--- Begin EXERCISE DATA ---

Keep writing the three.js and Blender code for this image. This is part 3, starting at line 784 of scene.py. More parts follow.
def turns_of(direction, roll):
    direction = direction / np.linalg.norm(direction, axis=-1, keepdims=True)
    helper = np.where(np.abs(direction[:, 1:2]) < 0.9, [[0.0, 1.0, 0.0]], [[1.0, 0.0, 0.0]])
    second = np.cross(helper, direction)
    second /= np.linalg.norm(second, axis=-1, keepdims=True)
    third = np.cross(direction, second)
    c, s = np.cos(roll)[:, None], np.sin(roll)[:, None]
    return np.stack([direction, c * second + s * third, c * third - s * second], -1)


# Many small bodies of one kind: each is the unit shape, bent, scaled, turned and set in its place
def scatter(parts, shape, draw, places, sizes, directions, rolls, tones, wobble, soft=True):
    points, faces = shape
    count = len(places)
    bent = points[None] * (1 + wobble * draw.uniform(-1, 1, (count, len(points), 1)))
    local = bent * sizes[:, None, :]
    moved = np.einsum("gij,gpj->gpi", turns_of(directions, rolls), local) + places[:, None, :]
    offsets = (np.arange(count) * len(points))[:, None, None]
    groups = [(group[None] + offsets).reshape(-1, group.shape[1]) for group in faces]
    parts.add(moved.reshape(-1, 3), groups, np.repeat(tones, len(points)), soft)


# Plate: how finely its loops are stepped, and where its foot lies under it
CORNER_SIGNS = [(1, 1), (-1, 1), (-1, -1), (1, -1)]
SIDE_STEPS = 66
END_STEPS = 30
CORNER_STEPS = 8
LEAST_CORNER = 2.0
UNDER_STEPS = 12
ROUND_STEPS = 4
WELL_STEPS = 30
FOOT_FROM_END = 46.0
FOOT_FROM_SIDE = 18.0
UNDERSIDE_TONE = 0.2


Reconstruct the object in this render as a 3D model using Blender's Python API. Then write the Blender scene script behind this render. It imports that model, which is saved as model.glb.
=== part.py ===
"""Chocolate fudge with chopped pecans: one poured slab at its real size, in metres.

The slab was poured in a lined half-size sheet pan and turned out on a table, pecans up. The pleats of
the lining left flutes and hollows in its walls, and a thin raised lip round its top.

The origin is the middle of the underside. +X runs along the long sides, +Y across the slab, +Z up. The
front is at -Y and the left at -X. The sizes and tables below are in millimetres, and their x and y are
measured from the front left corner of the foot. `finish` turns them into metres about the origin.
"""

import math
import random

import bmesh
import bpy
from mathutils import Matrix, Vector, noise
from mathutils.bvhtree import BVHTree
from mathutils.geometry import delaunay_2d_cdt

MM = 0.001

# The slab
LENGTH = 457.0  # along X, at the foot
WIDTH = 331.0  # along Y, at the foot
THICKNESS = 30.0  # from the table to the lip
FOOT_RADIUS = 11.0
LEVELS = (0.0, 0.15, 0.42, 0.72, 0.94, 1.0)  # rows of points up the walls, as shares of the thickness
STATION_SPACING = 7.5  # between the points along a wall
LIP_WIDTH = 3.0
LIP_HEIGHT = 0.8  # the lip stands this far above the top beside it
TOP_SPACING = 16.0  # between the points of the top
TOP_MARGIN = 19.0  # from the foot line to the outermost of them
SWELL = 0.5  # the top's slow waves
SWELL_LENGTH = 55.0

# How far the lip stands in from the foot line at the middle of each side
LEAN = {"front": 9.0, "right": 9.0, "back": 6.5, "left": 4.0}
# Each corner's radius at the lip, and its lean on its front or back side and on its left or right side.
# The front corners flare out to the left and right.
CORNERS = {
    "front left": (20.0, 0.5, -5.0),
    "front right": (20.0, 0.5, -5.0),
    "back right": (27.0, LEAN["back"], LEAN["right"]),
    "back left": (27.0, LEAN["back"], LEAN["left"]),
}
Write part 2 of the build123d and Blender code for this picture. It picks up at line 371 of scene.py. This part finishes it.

--- End EXERCISE DATA ---

Using the data above, repeat every line exactly.

Keep writing the three.js and Blender code for this image. This is part 3, starting at line 784 of scene.py. More parts follow.
def turns_of(direction, roll):
    direction = direction / np.linalg.norm(direction, axis=-1, keepdims=True)
    helper = np.where(np.abs(direction[:, 1:2]) < 0.9, [[0.0, 1.0, 0.0]], [[1.0, 0.0, 0.0]])
    second = np.cross(helper, direction)
    second /= np.linalg.norm(second, axis=-1, keepdims=True)
    third = np.cross(direction, second)
    c, s = np.cos(roll)[:, None], np.sin(roll)[:, None]
    return np.stack([direction, c * second + s * third, c * third - s * second], -1)


# Many small bodies of one kind: each is the unit shape, bent, scaled, turned and set in its place
def scatter(parts, shape, draw, places, sizes, directions, rolls, tones, wobble, soft=True):
    points, faces = shape
    count = len(places)
    bent = points[None] * (1 + wobble * draw.uniform(-1, 1, (count, len(points), 1)))
    local = bent * sizes[:, None, :]
    moved = np.einsum("gij,gpj->gpi", turns_of(directions, rolls), local) + places[:, None, :]
    offsets = (np.arange(count) * len(points))[:, None, None]
    groups = [(group[None] + offsets).reshape(-1, group.shape[1]) for group in faces]
    parts.add(moved.reshape(-1, 3), groups, np.repeat(tones, len(points)), soft)


# Plate: how finely its loops are stepped, and where its foot lies under it
CORNER_SIGNS = [(1, 1), (-1, 1), (-1, -1), (1, -1)]
SIDE_STEPS = 66
END_STEPS = 30
CORNER_STEPS = 8
LEAST_CORNER = 2.0
UNDER_STEPS = 12
ROUND_STEPS = 4
WELL_STEPS = 30
FOOT_FROM_END = 46.0
FOOT_FROM_SIDE = 18.0
UNDERSIDE_TONE = 0.2


Reconstruct the object in this render as a 3D model using Blender's Python API. Then write the Blender scene script behind this render. It imports that model, which is saved as model.glb.
=== part.py ===
"""Chocolate fudge with chopped pecans: one poured slab at its real size, in metres.

The slab was poured in a lined half-size sheet pan and turned out on a table, pecans up. The pleats of
the lining left flutes and hollows in its walls, and a thin raised lip round its top.

The origin is the middle of the underside. +X runs along the long sides, +Y across the slab, +Z up. The
front is at -Y and the left at -X. The sizes and tables below are in millimetres, and their x and y are
measured from the front left corner of the foot. `finish` turns them into metres about the origin.
"""

import math
import random

import bmesh
import bpy
from mathutils import Matrix, Vector, noise
from mathutils.bvhtree import BVHTree
from mathutils.geometry import delaunay_2d_cdt

MM = 0.001

# The slab
LENGTH = 457.0  # along X, at the foot
WIDTH = 331.0  # along Y, at the foot
THICKNESS = 30.0  # from the table to the lip
FOOT_RADIUS = 11.0
LEVELS = (0.0, 0.15, 0.42, 0.72, 0.94, 1.0)  # rows of points up the walls, as shares of the thickness
STATION_SPACING = 7.5  # between the points along a wall
LIP_WIDTH = 3.0
LIP_HEIGHT = 0.8  # the lip stands this far above the top beside it
TOP_SPACING = 16.0  # between the points of the top
TOP_MARGIN = 19.0  # from the foot line to the outermost of them
SWELL = 0.5  # the top's slow waves
SWELL_LENGTH = 55.0

# How far the lip stands in from the foot line at the middle of each side
LEAN = {"front": 9.0, "right": 9.0, "back": 6.5, "left": 4.0}
# Each corner's radius at the lip, and its lean on its front or back side and on its left or right side.
# The front corners flare out to the left and right.
CORNERS = {
    "front left": (20.0, 0.5, -5.0),
    "front right": (20.0, 0.5, -5.0),
    "back right": (27.0, LEAN["back"], LEAN["right"]),
    "back left": (27.0, LEAN["back"], LEAN["left"]),
}
Write part 2 of the build123d and Blender code for this picture. It picks up at line 371 of scene.py. This part finishes it.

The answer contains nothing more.